Given that we already have the HSPF rating, here is the US Department Of Energy introducing this new HSPF2 rating:
HSPF2 Rating Explained
The whole point of energy efficiency ratings is to accurately determine the realistic energy efficiency. With the introduction of HSPF2 (as well as SEER2 and EER2), DOE has devised a new metric that more adequately determines the real-life energy efficiency of heat pumps.
The change between HSPF and HSPF2 is a rather small one but it has big consequences (we will talk about how the minimum required HSPF rating (now HSPF2 rating) changed from 2022 to 2023 and forward).
Namely, DOE has a set of test conditions when determining HSPF rating. One of these test conditions is the external static pressure. This is the pressure the vent is at. Here is the key difference in test procedures for HSPF vs HSPF2 ratings:
- HSPF rating uses 0.1 inches of water column (in. WC) external pressure test condition.
- HSPF2 rating uses 0.5 inches of water column (in. WC) external pressure test condition. Basically, when measuring HSPF2 rating, the external pressure is 5 times higher external pressure used when measuring HSPF rating.
Clarification: Inch of the water column is a unit of air pressure. 1 in. WC is equal to 0.0361 psi or about 2.5 mbar.
When you increase the external static pressure, the blower motor has to work harder to expel air (burn more watts for the same amount of work), and that’s why the HSPF2 rating cannot be as high as the HSPF2 rating. We talk about harsher test conditions.
In short, DOE deemed the external pressure test conditions used for HSPF to be too low for adequately capturing the real-time conditions heat pumps operate in. That’s why the increase from 0.1 in. WC to 0.5 in. WC external pressure.
The result of changing these test conditions is that we will no longer talk about the HSPF rating; we will talk about this new HSPF2 rating.
A relevant result for homeowners and manufacturers alike is that this changes the minimum HSPF rating (or minimum HSPF2 rating now).
New Minimum HSPF Rating
DOE usually dictates the minimum HSPF rating for air-source heat pumps. Here are the historical minimum HSPF ratings (Source: US Energy Information Administration):
- Years 1992 – 2005: Minimum HSPF rating is 6.9 HSPF.
- Years 2006 – 2014: Minimum HSPF rating is 7.7 HSPF.
- Years 2015 – 2022: Minimum HSPF rating is 8.2 HSPF.
- Years 2023 and onward: Minimum HSPF rating is 8.8 HSPF.
Now, this is not surprising at all. The energy efficiency of newer heat pumps is higher and the federal government stipulates what is the minimum HSPF rating these heat pumps should have. Obviously, they have higher HSPF ratings.

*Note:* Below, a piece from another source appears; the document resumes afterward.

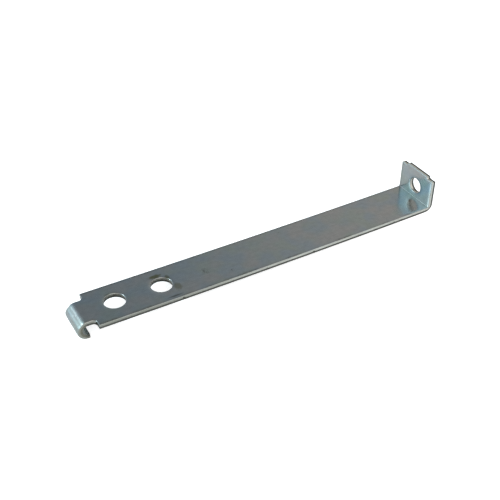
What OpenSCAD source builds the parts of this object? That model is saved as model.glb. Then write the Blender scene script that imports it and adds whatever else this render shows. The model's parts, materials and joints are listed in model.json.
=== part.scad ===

From the US EIA listing above, it seems quite clear that manufacturers in 2023 can only sell heat pumps with an HSPF rating equal to or higher than 8.8.
However, here comes a conundrum:
In 2023, we don’t have an HSPF rating anymore. We have the new HSPF2 rating.
Inevitably, the new minimum heating energy efficiency rating in 2023 won’t be 8.8 HSPF. Instead, we have to convert this 8.8 HSPF rating into the HSPF2 rating.
As the DOE has discovered, the new 5 times higher external pressure test conditions reduce the heating seasonal performance factor by 15%.
Based on this we can calculate the minimum HSPF2 rating in 2023 like this:
Minimum HSPF2 Rating = 8.8 HSPF × 0.85 = 7.5 HSPF2
In short, DOE is making these two changes as far as the minimum HSPF rating requirement for heat pumps from 2022 to 2023:
- Increase of HSPF rating from 8.2 HSPF (established in 2015) to 8.8 HSPF.
- Changing HSPF test conditions and thereby introducing a new HSPF2 rating (that is 15% lower than the standard HSPF rating).
In 2023, we will start seeing more and more HSPF2 ratings on heat pump specification sheets and EnergyGuide labels. We hope that this explanation is astute enough to adequately answer what the HSPF2 means for heat pumps.
Good article, but a couple of clarifications:
*In the air source heating cycle a HSPF of 10 would only take 1 KW to produce 10,000 btu/hr of heat. 10,000 BTU/HR / 1,000 watts = 10 BTU/watt-hr.
*ESP is external static pressure, not the pressure at the vent. It is the total system pressure drop outside of the blower (or furnace) fan box. It typically includes the pressure drops through the return air grille, supply air grille or diffuser, ductwork, intake and discharge plenums, and usually includes filter and coil pressure drop. For residential applications anywhere from 0.3″ to 0.8″ is usually in the ballpark, so moving the standard from 0.1″ to 0.5″ was appropriate.
We may now see an even greater difference between ducted and ductless systems. Under HSPF, it was typical to see a lower HSPF for a ducted system, because more energy was used to distribute the heat through air ducts. Under HSPF2, we will likely see an even greater difference. This is good, because it gets closer to a real-world results, which is the reason for the change. It will help with decision-making, and could result in more heat pump projects choosing ductless based on lower operating costs.
Hi Andrew, that’s a great insight. Yes, the ducted vs ductless difference should be bigger now.